### PROBLEM TO WORK ON
Print the full listing exactly.

** Begin DATA LINES **

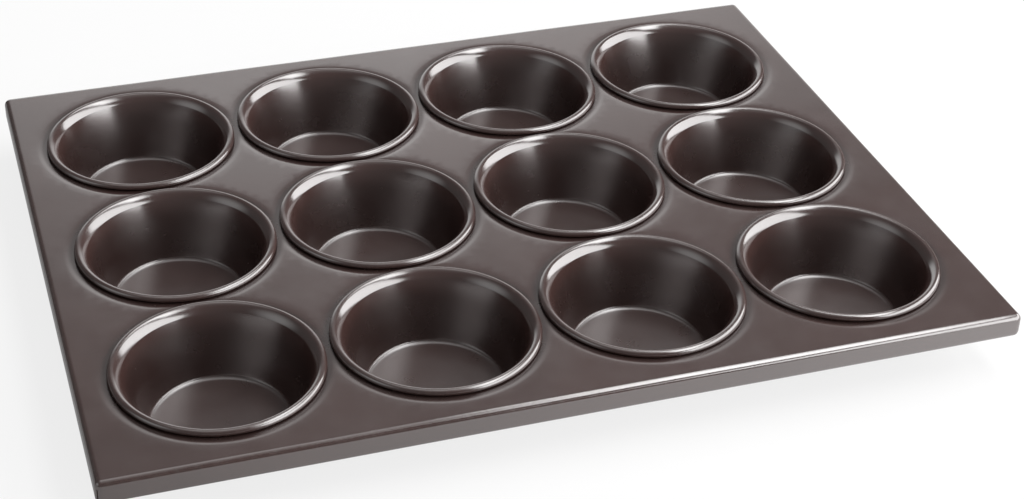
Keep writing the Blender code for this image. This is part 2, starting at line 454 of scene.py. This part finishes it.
def coating_group():
    """Colour, roughness and height of sprayed and baked coating, shared by the sheet and the cups, darkened
    as painted shade where the shade mask is 1.
    """
    tree, given, result = start_group(
        "baked_coating",
        "ShaderNodeTree",
        [
            ("Coordinates", "NodeSocketVector"),
            ("Coating", "NodeSocketColor"),
            ("Fleck", "NodeSocketColor"),
            ("Worn", "NodeSocketColor"),
            ("Roughness", "NodeSocketFloat"),
            ("Peel Scale", "NodeSocketFloat"),
            ("Wear", "NodeSocketFloat"),
            ("Shade", "NodeSocketFloat"),
        ],
        [("Color", "NodeSocketColor"), ("Roughness", "NodeSocketFloat"), ("Height", "NodeSocketFloat")],
    )
    place = given.outputs["Coordinates"]
    patches = noise_node(tree, place, scale=TONE_SCALE, detail=3.0, roughness=0.6)
    tone = range_node(tree, patches, *NOISE_SPREAD, *TONE)
    toned = mix_colour(tree, 1.0, given.outputs["Coating"], tone, "MULTIPLY")
    flakes = noise_node(tree, place, scale=FLAKE_SCALE, detail=1.0)
    flake_mask = range_node(tree, flakes, *FLAKE_EDGE, 0.0, FLAKE_STRENGTH)
    flecked = mix_colour(tree, flake_mask, toned, given.outputs["Fleck"])
    rub = noise_node(tree, place, scale=RUB_SCALE, detail=4.0, roughness=0.65)
    rubbed = range_node(tree, rub, *RUB_EDGE, 0.0, RUB_STRENGTH)
    worn_mask = math_node(tree, "MULTIPLY", rubbed, given.outputs["Wear"])
    worn = mix_colour(tree, worn_mask, flecked, given.outputs["Worn"])
    # Painted shade: the colour darkens and the coating turns rougher where the shade mask is 1
    darker = math_node(tree, "MULTIPLY_ADD", given.outputs["Shade"], -SHADE_DARKER, 1.0)
    shaded = mix_colour(tree, 1.0, worn, darker, "MULTIPLY")
    clouds = noise_node(tree, place, scale=CLOUD_SCALE, detail=4.0, roughness=0.6)
    uneven = range_node(tree, clouds, *NOISE_SPREAD, -CLOUD, CLOUD)
    rough = math_node(tree, "ADD", given.outputs["Roughness"], uneven)
    rough = math_node(tree, "MULTIPLY_ADD", worn_mask, WEAR_ROUGHER, rough)
    rough = math_node(tree, "MULTIPLY_ADD", given.outputs["Shade"], SHADE_ROUGHER, rough)
    peel = noise_node(tree, place, given.outputs["Peel Scale"], detail=1.5)
    tree.links.new(shaded, result.inputs["Color"])
    tree.links.new(rough, result.inputs["Roughness"])
    tree.links.new(peel, result.inputs["Height"])
    return tree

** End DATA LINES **

### TASK RESULT
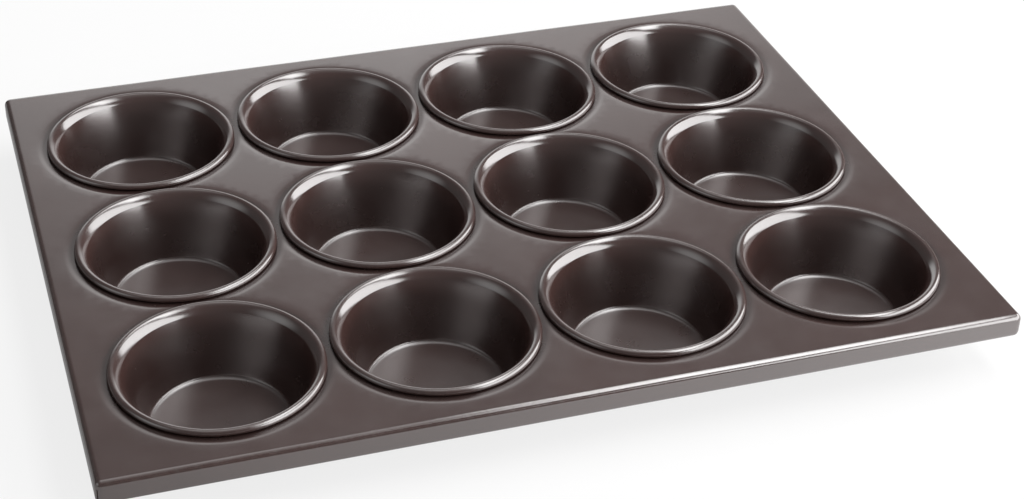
Keep writing the Blender code for this image. This is part 2, starting at line 454 of scene.py. This part finishes it.
def coating_group():
    """Colour, roughness and height of sprayed and baked coating, shared by the sheet and the cups, darkened
    as painted shade where the shade mask is 1.
    """
    tree, given, result = start_group(
        "baked_coating",
        "ShaderNodeTree",
        [
            ("Coordinates", "NodeSocketVector"),
            ("Coating", "NodeSocketColor"),
            ("Fleck", "NodeSocketColor"),
            ("Worn", "NodeSocketColor"),
            ("Roughness", "NodeSocketFloat"),
            ("Peel Scale", "NodeSocketFloat"),
            ("Wear", "NodeSocketFloat"),
            ("Shade", "NodeSocketFloat"),
        ],
        [("Color", "NodeSocketColor"), ("Roughness", "NodeSocketFloat"), ("Height", "NodeSocketFloat")],
    )
    place = given.outputs["Coordinates"]
    patches = noise_node(tree, place, scale=TONE_SCALE, detail=3.0, roughness=0.6)
    tone = range_node(tree, patches, *NOISE_SPREAD, *TONE)
    toned = mix_colour(tree, 1.0, given.outputs["Coating"], tone, "MULTIPLY")
    flakes = noise_node(tree, place, scale=FLAKE_SCALE, detail=1.0)
    flake_mask = range_node(tree, flakes, *FLAKE_EDGE, 0.0, FLAKE_STRENGTH)
    flecked = mix_colour(tree, flake_mask, toned, given.outputs["Fleck"])
    rub = noise_node(tree, place, scale=RUB_SCALE, detail=4.0, roughness=0.65)
    rubbed = range_node(tree, rub, *RUB_EDGE, 0.0, RUB_STRENGTH)
    worn_mask = math_node(tree, "MULTIPLY", rubbed, given.outputs["Wear"])
    worn = mix_colour(tree, worn_mask, flecked, given.outputs["Worn"])
    # Painted shade: the colour darkens and the coating turns rougher where the shade mask is 1
    darker = math_node(tree, "MULTIPLY_ADD", given.outputs["Shade"], -SHADE_DARKER, 1.0)
    shaded = mix_colour(tree, 1.0, worn, darker, "MULTIPLY")
    clouds = noise_node(tree, place, scale=CLOUD_SCALE, detail=4.0, roughness=0.6)
    uneven = range_node(tree, clouds, *NOISE_SPREAD, -CLOUD, CLOUD)
    rough = math_node(tree, "ADD", given.outputs["Roughness"], uneven)
    rough = math_node(tree, "MULTIPLY_ADD", worn_mask, WEAR_ROUGHER, rough)
    rough = math_node(tree, "MULTIPLY_ADD", given.outputs["Shade"], SHADE_ROUGHER, rough)
    peel = noise_node(tree, place, given.outputs["Peel Scale"], detail=1.5)
    tree.links.new(shaded, result.inputs["Color"])
    tree.links.new(rough, result.inputs["Roughness"])
    tree.links.new(peel, result.inputs["Height"])
    return tree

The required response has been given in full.